Tidal stream research to cut carbon and boost energy security
Ambitious £7 million investment will help deliver renewable energy from ocean tides at scale and help tidal stream energy contribute to delivering UK net zero goals.
Researchers working to cut carbon emissions and boost energy security using tidal stream power are set to benefit from a £7 million Engineering and Physical Sciences Research Council investment.
‘Co-design to deliver Scalable Tidal Stream Energy’ (CoTide) will bring together three multi-disciplinary teams from the universities of Oxford, Edinburgh and Strathclyde.
The group will work to make renewable energy generation from ocean tides cheaper, more reliable and scalable.
The CoTide project will develop integrated engineering tools and solutions, together with concept designs complemented by laboratory demonstrators.
Achieving the UK’s target to reach Net Zero by 2050 requires the decarbonisation of all our energy supplies and a huge expansion of renewable generation from the current 50GW to 120-300GW.
The powerful tides that surround the UK remain under-utilised but have huge potential as a source of greener power that could make a significant contribution to this goal. Plus, unlike the wind and the sun, tides ebb and flow at predictable times every day and so have the advantage that they can provide power that is both renewable and reliable.
The project will be led by the University of Oxford’s Professor of Engineering Science, Richard Willden. He said:
“We have a huge opportunity as a country to harness the powerful tides that surround us and use innovative engineering to develop greater energy security and clean energy to help us meet our 2050 net zero goals.
“This EPSRC investment in CoTide allows us to bring together world-class engineering expertise and drive forward the kind of creative, collaborative research that will ensure the UK remains a world-leader in tidal stream development and deployment.”
The CoTide researchers will work to ensure that the UK can take full advantage of this incredible resource by developing state-of-the-art tidal stream turbine systems.
Unlike more traditional tidal barrages and tidal lagoons that require turbines to be installed in structures such as dams or sea walls, tidal stream turbines are fixed directly out at sea in the line of the strongest, most suitable tidal flows.
They are cheaper to build and install, and crucially have less of an environmental impact.
If fully developed nationally these systems have the potential to generate in excess of 6GW, enough to power over 5 million homes, with an export market worth £25bn supporting over 25 thousand marine energy jobs.
But technical challenges remain, and tidal stream systems require careful design to maximise power whilst providing reliability in hostile marine environments characterised by corrosive seawater and unsteady loading caused by waves, turbulence and sheared flows.
To tackle this, the CoTide team includes a spectrum of expertise in all relevant areas, including device hydrodynamics, composites, rotor materials, corrosion, risk and reliability, environmental modelling, and system control and optimisation.

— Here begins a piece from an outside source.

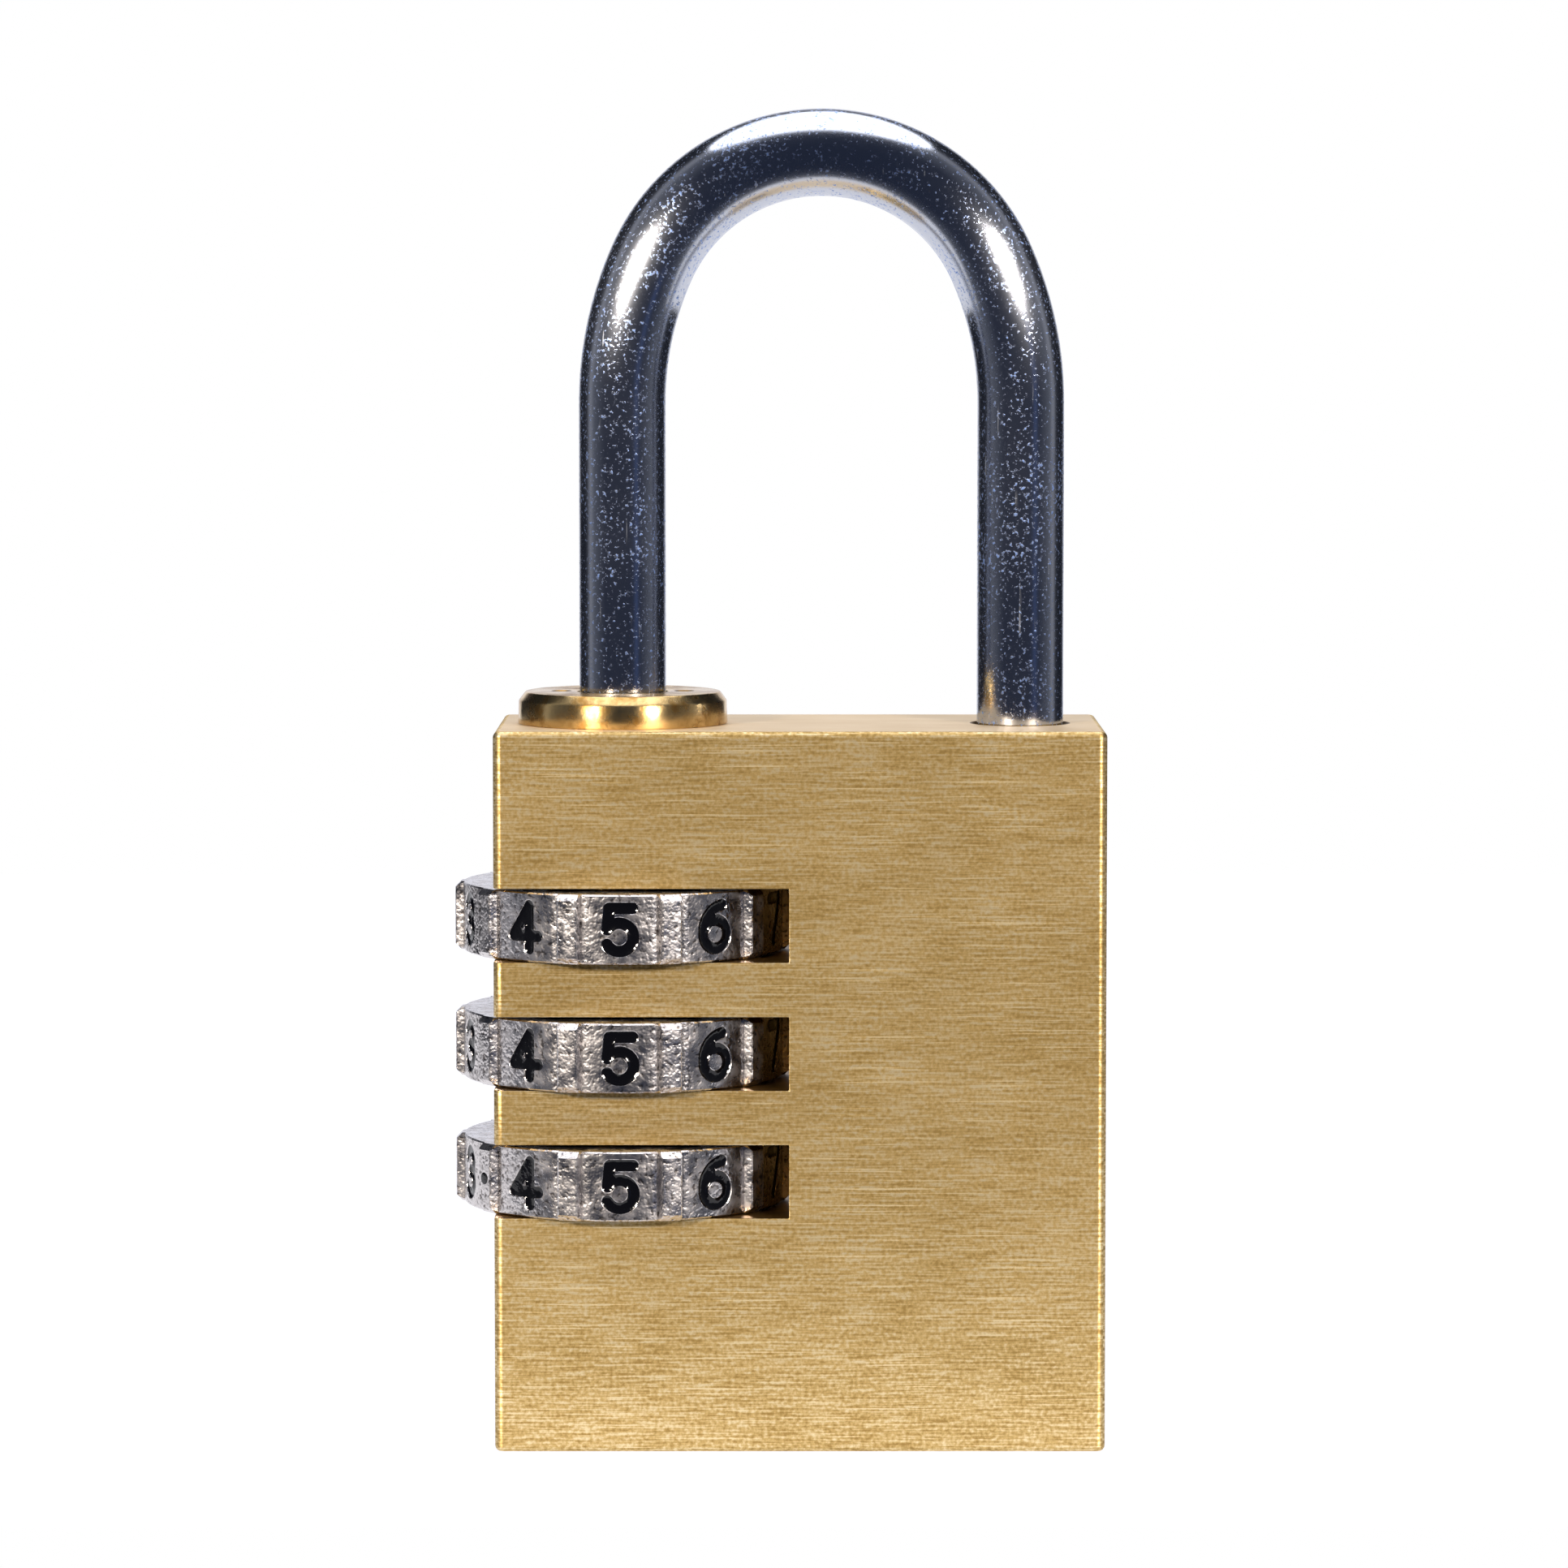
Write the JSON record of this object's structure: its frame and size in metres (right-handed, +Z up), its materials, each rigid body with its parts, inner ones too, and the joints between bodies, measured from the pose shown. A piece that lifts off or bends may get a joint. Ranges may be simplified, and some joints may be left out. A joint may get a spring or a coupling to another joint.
{
  "type": "combination padlock",
  "caption": "Small combination padlock: rectangular brass body, thumb-turned digit dials at its left side and a lifting chromed shackle.",
  "frame": {"origin": "centre of the body's flat bottom face", "axes": "+Z up along the shackle legs, -Y the front that faces the reader, -X the side where the dials stand out"},
  "size_m": [0.0321, 0.0162, 0.0659],
  "materials": {
    "brushed_brass": "brushed",
    "polished_brass": "turned and polished",
    "shackle_chrome": "chromium plated, lightly scratched",
    "plated_zinc": "nickel plated die cast zinc",
    "black_enamel": "glossy enamel fill",
    "turned_brass": "turned",
    "spring_steel": "drawn wire",
    "stamped_steel": "stamped"
  },
  "bodies": {
    "lock_body": {"body": "brushed_brass", "top_collar": "polished_brass", "click_spring_top": "spring_steel", "click_spring_middle": "spring_steel", "click_spring_bottom": "spring_steel", "reset_spring": "spring_steel"},
    "shackle_assembly": {"shackle": "shackle_chrome", "retaining_clip": "stamped_steel"},
    "top_dial": {"dial_top": "plated_zinc", "numerals_top": "black_enamel"},
    "middle_dial": {"dial_middle": "plated_zinc", "numerals_middle": "black_enamel"},
    "bottom_dial": {"dial_bottom": "plated_zinc", "numerals_bottom": "black_enamel", "index_dot": "black_enamel"},
    "top_sleeve": {"sleeve_top": "turned_brass"},
    "middle_sleeve": {"sleeve_middle": "turned_brass"},
    "bottom_sleeve": {"sleeve_bottom": "turned_brass"},
    "washer": {"thrust_washer": "stamped_steel"}
  },
  "joints": [
    {"name": "shackle_lift", "type": "slide", "parent": "lock_body", "child": "shackle_assembly", "axis": [0, 0, 1], "range_m": [0, 0.0052]},
    {"name": "top_dial_turn", "type": "hinge", "parent": "lock_body", "child": "top_dial", "pos_m": [-0.0088, 0, 0.026], "axis": [0, 0, 1], "continuous": true, "deforming": ["click_spring_top"]},
    {"name": "middle_dial_turn", "type": "hinge", "parent": "lock_body", "child": "middle_dial", "pos_m": [-0.0088, 0, 0.0197], "axis": [0, 0, 1], "continuous": true, "deforming": ["click_spring_middle"]},
    {"name": "bottom_dial_turn", "type": "hinge", "parent": "lock_body", "child": "bottom_dial", "pos_m": [-0.0088, 0, 0.0134], "axis": [0, 0, 1], "continuous": true, "deforming": ["click_spring_bottom"]},
    {"name": "top_sleeve_shift", "type": "slide", "parent": "top_dial", "child": "top_sleeve", "axis": [0, 0, -1], "range_m": [0, 0.001], "stiffness_N_per_m": 600, "springref_m": -0.002},
    {"name": "middle_sleeve_shift", "type": "slide", "parent": "middle_dial", "child": "middle_sleeve", "axis": [0, 0, -1], "range_m": [0, 0.001]},
    {"name": "bottom_sleeve_shift", "type": "slide", "parent": "bottom_dial", "child": "bottom_sleeve", "axis": [0, 0, -1], "range_m": [0, 0.001]},
    {"name": "washer_shift", "type": "slide", "parent": "lock_body", "child": "washer", "axis": [0, 0, -1], "range_m": [0, 0.001], "deforming": ["reset_spring"]}
  ],
  "couplings": [
    {"joint": "middle_sleeve_shift", "follows": "top_sleeve_shift", "ratio": 1},
    {"joint": "bottom_sleeve_shift", "follows": "top_sleeve_shift", "ratio": 1},
    {"joint": "washer_shift", "follows": "top_sleeve_shift", "ratio": 1}
  ]
}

Together these researchers will cooperate to develop and demonstrate holistic integrated tools and design processes that will significantly reduce costs by removing unnecessary redundancy and improving engineering solutions and processes.
Dr Lucy Martin, EPSRC’s Deputy Director for Cross-Council Programmes said:
“We are proud to be supporting this innovative group of researchers and their push to better develop the UK’s access to clean, green, secure – and reliable – energy.
“The UK leads tidal stream technology and science development, with most developers based or operating in the UK, and CoTide is a significant opportunity to secure global industry and academic leadership.”
CoTide has 25 project partners, including EDF Energy Plc, the Health and Safety Executive, and global manufacturer Arkema International.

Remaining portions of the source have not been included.